Голоса сторонников социальной эволюции, допускавших лишь умеренные революционные скачки, звучали весьма убедительно и не могли не отразиться на политическом мышлении трезвого рационалиста Вышинского.
Произошло, однако, исторически наименее вероятное. Умело использовав единственное в своем роде состояние и распределение социальных и политических сил в России, сравнимое по своей неопределенности лишь с некоторыми периодами Смутного времени, власть в ней захватили большевики. Те самые большевики, которых до этого как политическую партию, никто особенно всерьез не принимал.

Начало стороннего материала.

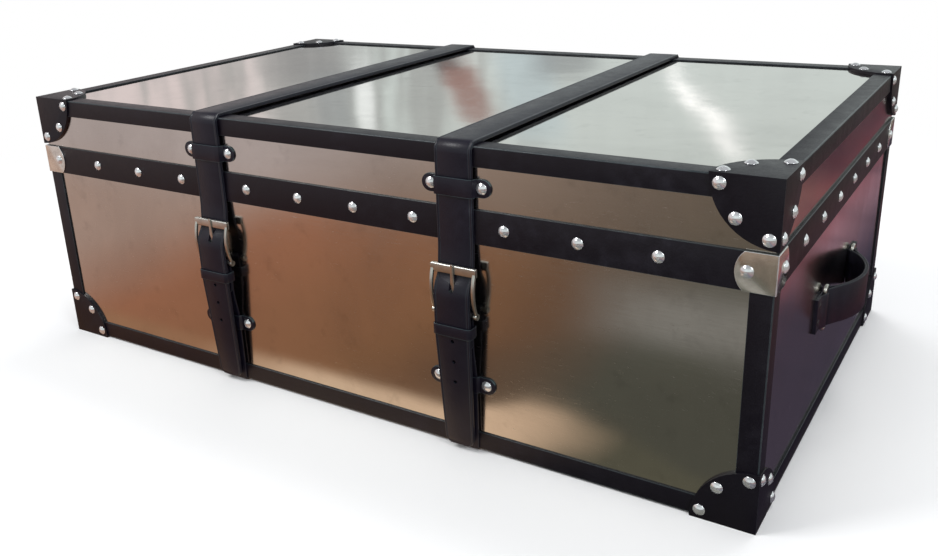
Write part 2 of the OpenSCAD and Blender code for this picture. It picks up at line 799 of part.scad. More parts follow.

Они были активны, но относительно малочисленны. И почти неизвестны в народе, если не считать некоторой части солдат-фронтовиков, спровоцированных газетой «Окопная правда», и питерских рабочих. А главное, их идеи, особенно идеи мировой социалистической революции, были чужды крестьянской массе, основной, хотя только еще пробуждающейся, политической силы России. Революционность русского крестьянства, да и то только беднейшей его части, не шла дальше мысли о разделе между бедняками-хлеборобами жирного блина помещичьей земли. Несмотря на свою бедность, это была та стихия, которую Маркс называл мелкобуржуазной. В океане этой стихии мало кто даже слышал его имя. Как, впрочем, и в массе русских рабочих, составлявших лишь три с половиной процента от тогдашнего населения России. Даже при отнесении к рабочему классу тех двух с половиной миллионов батраков, которые все еще оставались полукрестьянами, особенно по складу своего социального мышления.
Совершившаяся в полуфеодальной империи пролетарская революция произошла как бы в нарушение исторических законов, в том числе и формул общепризнанного теоретика подобных революций — Маркса. Поэтому большинство опытных политиков, как в России, так и на Западе, не приняли ее всерьез. В худшем случае — она нечто вроде Парижской коммуны. Огромным толпам охтинских рабочих, оставивших фронт солдат и покинувших свои корабли балтийских матросов не трудно было сломать слабое сопротивление охраны Зимнего — безусых юнкеров-необстрелков и полуопереточной женской гвардии позера и фразера Керенского. И объявить низложенным его слабое и нерешительное по причине своей разношерстности, избыточной интеллигентности и размагничивающего чувства временности Временное правительство. Но это — начало, не имеющее продолжения. Большевики не смогут решить бесчисленного множества проблем, вставших перед ними после захвата власти, — политических, военных, финансовых, экономических. Сами они ничего не умеют, а поддержки себе не найдут ни в ком, кроме разве ничтожного числа индустриальных рабочих. Мужик же русский их просто не поймет. Но тот же мужик был весьма склонен прислушиваться к программе «социализации» земли, т. е. справедливого раздела всех имеющихся в государстве пахотных земель между семьями землепашцев в зависимости от размеров этих семей, которого требовала партия социал-революционеров. Большевики пошли на союз с этой партией, хотя, наверное, уже тогда они считали его не более чем временным тактическим приемом. Присоединенный к их лозунгам эсэровский лозунг «Вся земля — крестьянам» не замедлил сыграть свою решающую роль. В сочетании с требованием мира любой ценой, пусть даже «похабного», он почти мгновенно превратил русских солдат сначала в дезертиров, а потом и в бойцов революции. Но революции гораздо в большей степени крестьянской по сути, чем рабочей.
Ленинский принцип превращения войны империалистической в войну гражданскую на территории бывшей империи восторжествовал быстро. Толчком к этой войне послужил массовый «красный террор», объявленный большевиками в ответ на попытку чиновников-специалистов оказать сопротивление новой власти при помощи забастовок и саботажа и мелкие пока контрреволюционные заговоры офицерства и буржуазии. После расстрелов в Петрограде волны политической ненависти покатились по России, вызывая массовые убийства, казни, погромы и пожары. Масштабы жестокости и затяжной характер начавшейся гражданской войны вряд ли предвидел даже Ленин. Все противоречия — классовые, сословные, национальные, накопившиеся за сотни лет существования огромной империи, проявились и нашли свое выражение в этой кровавой всероссийской свалке. Много раз казалось, что русскому государству наступает конец и что его народ, изнемогший от идейного разброда, голода и разрухи, вот-вот навсегда потеряет свою национальную самостоятельность и политическое значение в мире. Он, однако, выстоял и на этот раз. А бывшая монархическая держава превратилась в страну «победившего пролетариата». Точнее, в государство партии большевиков.